Just before I got in line for the Alarm show, I stuffed a tape recorder down the front of my pants. Right after I got past security, it started sliding down my pants, but I caught it halfway down my thigh, ran to the bathroom and pulled the recorder out. But since I had an aisle seat, I was too paranoid to hold the thing, so I hit "record" and left it under the seat. Not a good idea. I would have gotten the same result recording the show with it in my pants.

In 1985, I saw the Minutemen open for Black Flag, which still stands as one of the most intense shows I've seen. Henry Rollins had a shit ton of hair back then, and Kira Roessler (who would marry Minutemen bassist Mike Watt a few years later) played bass for Black Flag. Both bands stirred the crowd into a frenzy, and I got knocked down in the pit and couldn't get up, since people were falling over me and stepping on me. Yeah, I know that's bound to happen to anyone in a pit, but hell, it was a Black Flag and Minutemen show.

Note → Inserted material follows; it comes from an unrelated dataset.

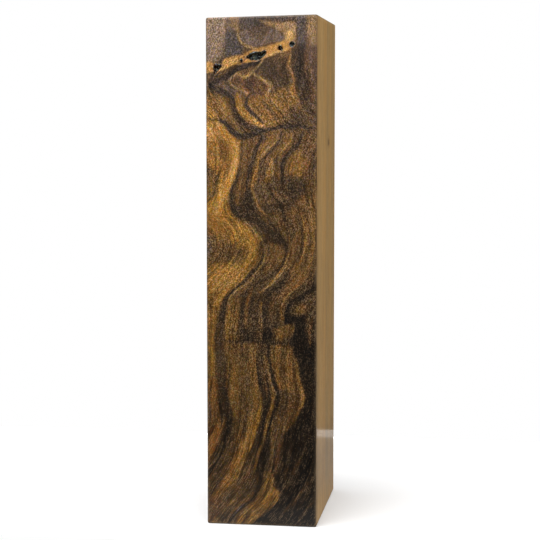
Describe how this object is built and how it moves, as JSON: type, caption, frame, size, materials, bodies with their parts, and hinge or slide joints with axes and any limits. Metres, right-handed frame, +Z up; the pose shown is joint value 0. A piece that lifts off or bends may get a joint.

Over the next few years, I caught  X on the Ain't Love Grand tour, when Exene wore a burlap potato sack, Icehouse, Lords of the New Church. The shows I saw, well, that was just a sliver compared to the hundreds of bands that visted the place during its twenty-year run, including U2, the Police, Miles Davis, the Clash, Bob Dylan, Cheap Trick, Motorhead and Judas Priest.

Front Row Photography has a decent selection of photos from bands playing at the Rainbow, as well as McNichols Arena and CU Events Center throughout the '80s. And last fall, we stumbled onto a veritable treasure trove of vintage bootleg recordings from the Rainbow featuring Judas Priest, Blackfoot and Graham Parker and the Shot, which are still posted.